• YOUR GOAL
Give back the exact lines spanning from the line with "Turn this picture" to the line with "from math import atan2, cos, sin, tan", with both of those lines included and no others.

╭─ ENTRIES SUPPLIED

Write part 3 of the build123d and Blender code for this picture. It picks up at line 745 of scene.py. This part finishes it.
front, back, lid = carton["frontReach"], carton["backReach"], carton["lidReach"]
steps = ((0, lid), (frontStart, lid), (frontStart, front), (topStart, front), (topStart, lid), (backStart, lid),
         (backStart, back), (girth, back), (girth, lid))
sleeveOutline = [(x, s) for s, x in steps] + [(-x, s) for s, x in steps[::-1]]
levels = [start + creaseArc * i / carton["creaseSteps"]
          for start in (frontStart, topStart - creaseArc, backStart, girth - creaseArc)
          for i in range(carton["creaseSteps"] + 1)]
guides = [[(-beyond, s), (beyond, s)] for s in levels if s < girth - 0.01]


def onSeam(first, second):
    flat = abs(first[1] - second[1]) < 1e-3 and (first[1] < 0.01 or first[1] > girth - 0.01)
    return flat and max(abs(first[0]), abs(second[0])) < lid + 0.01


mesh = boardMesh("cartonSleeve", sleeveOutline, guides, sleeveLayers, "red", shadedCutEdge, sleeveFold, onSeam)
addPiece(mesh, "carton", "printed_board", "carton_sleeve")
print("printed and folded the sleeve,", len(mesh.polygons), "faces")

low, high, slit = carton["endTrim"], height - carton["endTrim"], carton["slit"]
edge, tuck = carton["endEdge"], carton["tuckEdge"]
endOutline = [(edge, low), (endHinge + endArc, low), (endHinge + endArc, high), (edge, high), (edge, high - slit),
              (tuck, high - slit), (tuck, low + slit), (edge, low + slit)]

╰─
╭─ ENTRIES SUPPLIED

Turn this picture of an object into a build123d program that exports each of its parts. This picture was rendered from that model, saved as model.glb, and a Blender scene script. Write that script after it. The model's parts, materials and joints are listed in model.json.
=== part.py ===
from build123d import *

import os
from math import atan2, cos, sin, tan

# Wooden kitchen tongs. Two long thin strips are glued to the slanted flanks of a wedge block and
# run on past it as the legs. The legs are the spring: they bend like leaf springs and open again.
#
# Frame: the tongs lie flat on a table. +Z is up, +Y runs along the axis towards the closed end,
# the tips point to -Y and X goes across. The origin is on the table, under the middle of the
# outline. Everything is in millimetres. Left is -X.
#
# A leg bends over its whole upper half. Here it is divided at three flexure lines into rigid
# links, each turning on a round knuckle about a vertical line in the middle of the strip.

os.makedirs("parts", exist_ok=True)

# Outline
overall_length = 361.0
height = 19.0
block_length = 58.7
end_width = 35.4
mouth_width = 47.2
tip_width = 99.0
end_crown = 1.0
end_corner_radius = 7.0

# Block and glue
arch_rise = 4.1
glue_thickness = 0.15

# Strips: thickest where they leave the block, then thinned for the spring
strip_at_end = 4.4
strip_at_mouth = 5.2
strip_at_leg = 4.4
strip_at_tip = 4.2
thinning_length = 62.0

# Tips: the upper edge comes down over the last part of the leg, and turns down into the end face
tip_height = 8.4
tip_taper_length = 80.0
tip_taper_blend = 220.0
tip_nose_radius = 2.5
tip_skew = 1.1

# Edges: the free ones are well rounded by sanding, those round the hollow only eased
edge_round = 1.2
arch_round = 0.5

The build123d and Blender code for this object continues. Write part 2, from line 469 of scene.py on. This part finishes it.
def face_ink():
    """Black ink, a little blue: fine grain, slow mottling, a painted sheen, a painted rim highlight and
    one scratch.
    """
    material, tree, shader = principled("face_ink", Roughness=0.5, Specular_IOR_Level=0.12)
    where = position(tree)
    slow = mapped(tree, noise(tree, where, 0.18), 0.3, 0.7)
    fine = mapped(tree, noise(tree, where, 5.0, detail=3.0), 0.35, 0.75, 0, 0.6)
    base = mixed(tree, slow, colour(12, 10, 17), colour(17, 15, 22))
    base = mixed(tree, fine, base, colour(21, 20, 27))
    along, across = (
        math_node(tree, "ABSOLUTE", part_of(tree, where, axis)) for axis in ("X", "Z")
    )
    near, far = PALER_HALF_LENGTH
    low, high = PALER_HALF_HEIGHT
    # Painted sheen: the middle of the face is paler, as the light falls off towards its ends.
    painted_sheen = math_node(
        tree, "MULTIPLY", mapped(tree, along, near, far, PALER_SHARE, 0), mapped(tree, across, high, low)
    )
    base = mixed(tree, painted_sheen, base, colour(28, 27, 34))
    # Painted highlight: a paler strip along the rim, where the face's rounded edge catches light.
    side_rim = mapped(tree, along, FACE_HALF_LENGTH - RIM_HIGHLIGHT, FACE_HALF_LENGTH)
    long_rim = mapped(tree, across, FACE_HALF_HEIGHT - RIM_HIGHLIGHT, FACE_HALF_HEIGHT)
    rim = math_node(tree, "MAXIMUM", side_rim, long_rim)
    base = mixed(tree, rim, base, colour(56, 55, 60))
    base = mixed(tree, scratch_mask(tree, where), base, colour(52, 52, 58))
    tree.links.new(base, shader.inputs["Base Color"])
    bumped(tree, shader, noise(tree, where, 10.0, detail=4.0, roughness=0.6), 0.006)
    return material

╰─
╭─ ENTRIES SUPPLIED

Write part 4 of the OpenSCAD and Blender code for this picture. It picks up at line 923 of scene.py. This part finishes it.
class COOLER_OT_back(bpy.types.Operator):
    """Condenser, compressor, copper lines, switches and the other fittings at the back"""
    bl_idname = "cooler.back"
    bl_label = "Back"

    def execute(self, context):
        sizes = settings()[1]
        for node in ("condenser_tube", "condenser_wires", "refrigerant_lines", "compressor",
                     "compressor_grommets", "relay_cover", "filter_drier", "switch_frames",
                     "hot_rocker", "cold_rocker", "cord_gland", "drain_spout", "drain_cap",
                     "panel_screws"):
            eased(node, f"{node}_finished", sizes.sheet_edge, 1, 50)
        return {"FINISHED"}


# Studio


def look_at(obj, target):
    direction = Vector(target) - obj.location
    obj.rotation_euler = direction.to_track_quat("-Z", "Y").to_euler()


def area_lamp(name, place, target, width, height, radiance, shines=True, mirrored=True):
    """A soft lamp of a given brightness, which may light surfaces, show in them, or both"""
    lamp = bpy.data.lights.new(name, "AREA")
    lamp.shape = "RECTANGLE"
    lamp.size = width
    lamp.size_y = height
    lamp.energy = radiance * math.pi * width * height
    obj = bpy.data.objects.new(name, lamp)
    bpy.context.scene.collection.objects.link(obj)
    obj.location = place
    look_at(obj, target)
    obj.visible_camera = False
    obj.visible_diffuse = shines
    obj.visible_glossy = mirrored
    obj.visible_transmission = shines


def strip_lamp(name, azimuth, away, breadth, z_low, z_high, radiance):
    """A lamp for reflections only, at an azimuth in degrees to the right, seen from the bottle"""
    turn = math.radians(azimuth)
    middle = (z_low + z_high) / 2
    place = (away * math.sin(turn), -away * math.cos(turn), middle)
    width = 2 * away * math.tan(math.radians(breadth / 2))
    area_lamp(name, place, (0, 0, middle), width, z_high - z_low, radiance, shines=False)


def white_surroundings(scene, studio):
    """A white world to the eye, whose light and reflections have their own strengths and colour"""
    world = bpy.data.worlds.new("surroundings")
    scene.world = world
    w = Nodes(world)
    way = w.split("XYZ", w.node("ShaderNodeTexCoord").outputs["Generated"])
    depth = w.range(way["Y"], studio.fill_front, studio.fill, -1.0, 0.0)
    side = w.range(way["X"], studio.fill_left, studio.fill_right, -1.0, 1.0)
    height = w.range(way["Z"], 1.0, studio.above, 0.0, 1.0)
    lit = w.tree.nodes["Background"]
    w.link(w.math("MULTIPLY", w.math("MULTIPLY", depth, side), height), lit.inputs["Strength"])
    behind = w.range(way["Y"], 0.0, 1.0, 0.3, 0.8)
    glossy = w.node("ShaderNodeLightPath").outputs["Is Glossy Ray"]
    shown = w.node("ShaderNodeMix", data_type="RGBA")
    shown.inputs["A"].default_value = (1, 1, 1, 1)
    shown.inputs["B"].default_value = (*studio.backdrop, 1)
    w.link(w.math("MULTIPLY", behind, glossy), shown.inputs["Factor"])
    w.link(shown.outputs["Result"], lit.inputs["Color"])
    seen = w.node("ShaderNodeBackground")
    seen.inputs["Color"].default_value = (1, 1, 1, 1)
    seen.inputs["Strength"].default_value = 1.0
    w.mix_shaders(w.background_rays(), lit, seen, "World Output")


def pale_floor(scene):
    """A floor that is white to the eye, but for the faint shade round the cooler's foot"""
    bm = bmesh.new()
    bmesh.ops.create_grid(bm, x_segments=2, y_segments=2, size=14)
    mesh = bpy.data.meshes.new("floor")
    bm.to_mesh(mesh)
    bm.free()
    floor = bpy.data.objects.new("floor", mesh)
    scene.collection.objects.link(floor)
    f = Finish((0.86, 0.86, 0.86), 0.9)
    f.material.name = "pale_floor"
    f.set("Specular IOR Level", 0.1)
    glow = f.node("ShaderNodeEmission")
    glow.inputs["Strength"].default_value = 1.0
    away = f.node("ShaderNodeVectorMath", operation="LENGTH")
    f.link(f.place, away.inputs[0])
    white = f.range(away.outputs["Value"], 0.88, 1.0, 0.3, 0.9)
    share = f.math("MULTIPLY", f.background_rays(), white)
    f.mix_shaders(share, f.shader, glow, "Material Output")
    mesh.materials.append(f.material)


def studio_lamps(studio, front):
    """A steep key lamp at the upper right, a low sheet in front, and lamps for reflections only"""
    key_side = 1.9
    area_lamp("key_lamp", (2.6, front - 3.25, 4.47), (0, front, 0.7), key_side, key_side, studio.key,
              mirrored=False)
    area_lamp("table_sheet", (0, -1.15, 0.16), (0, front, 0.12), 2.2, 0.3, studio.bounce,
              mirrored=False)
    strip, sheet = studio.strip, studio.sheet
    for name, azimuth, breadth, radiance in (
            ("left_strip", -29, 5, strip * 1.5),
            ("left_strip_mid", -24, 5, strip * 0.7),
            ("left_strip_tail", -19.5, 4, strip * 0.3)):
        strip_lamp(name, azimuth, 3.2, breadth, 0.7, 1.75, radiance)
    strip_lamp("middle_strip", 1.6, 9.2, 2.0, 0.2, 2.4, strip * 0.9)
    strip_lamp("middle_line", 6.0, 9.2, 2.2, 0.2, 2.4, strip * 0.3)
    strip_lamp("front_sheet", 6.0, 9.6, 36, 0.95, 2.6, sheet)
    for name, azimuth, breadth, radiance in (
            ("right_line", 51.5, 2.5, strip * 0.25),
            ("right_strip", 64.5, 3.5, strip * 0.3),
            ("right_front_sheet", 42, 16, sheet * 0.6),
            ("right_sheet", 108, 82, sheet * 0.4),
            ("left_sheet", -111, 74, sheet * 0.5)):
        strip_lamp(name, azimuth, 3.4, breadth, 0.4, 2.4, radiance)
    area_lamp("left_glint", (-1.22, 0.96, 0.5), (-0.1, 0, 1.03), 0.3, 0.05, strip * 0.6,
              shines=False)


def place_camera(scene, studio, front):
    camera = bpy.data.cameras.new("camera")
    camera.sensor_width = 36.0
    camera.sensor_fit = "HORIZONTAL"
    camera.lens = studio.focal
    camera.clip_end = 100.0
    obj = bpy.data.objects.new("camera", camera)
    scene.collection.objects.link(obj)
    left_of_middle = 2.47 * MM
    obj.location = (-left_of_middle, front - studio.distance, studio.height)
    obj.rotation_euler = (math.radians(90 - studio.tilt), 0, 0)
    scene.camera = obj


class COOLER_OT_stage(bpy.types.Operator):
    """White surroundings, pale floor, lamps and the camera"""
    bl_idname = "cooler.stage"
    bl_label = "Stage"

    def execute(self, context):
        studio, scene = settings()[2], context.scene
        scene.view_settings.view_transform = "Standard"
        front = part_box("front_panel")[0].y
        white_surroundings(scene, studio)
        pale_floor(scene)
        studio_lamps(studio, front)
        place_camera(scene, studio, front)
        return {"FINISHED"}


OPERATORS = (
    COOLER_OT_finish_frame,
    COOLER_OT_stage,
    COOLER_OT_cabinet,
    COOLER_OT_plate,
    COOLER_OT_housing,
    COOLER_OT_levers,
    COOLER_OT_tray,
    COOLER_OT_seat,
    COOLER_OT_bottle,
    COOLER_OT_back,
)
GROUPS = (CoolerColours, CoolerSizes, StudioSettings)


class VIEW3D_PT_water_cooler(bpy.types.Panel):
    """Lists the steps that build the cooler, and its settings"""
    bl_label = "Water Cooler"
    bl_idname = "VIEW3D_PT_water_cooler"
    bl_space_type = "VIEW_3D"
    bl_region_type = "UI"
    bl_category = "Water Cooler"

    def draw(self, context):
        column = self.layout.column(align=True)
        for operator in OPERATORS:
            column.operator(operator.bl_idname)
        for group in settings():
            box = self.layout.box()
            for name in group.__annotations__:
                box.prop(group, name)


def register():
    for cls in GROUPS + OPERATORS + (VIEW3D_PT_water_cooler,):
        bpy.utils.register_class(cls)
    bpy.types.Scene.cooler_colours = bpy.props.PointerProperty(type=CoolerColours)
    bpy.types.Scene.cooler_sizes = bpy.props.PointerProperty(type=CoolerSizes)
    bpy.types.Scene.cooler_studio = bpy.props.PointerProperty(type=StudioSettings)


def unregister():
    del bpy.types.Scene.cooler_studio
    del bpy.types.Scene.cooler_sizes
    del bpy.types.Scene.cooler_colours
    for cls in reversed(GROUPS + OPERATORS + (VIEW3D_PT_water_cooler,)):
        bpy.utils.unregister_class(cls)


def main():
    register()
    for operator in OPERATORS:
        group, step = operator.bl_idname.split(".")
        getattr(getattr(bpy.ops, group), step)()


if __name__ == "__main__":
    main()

╰─

• RESPONSE
Turn this picture of an object into a build123d program that exports each of its parts. This picture was rendered from that model, saved as model.glb, and a Blender scene script. Write that script after it. The model's parts, materials and joints are listed in model.json.
=== part.py ===
from build123d import *

import os
from math import atan2, cos, sin, tan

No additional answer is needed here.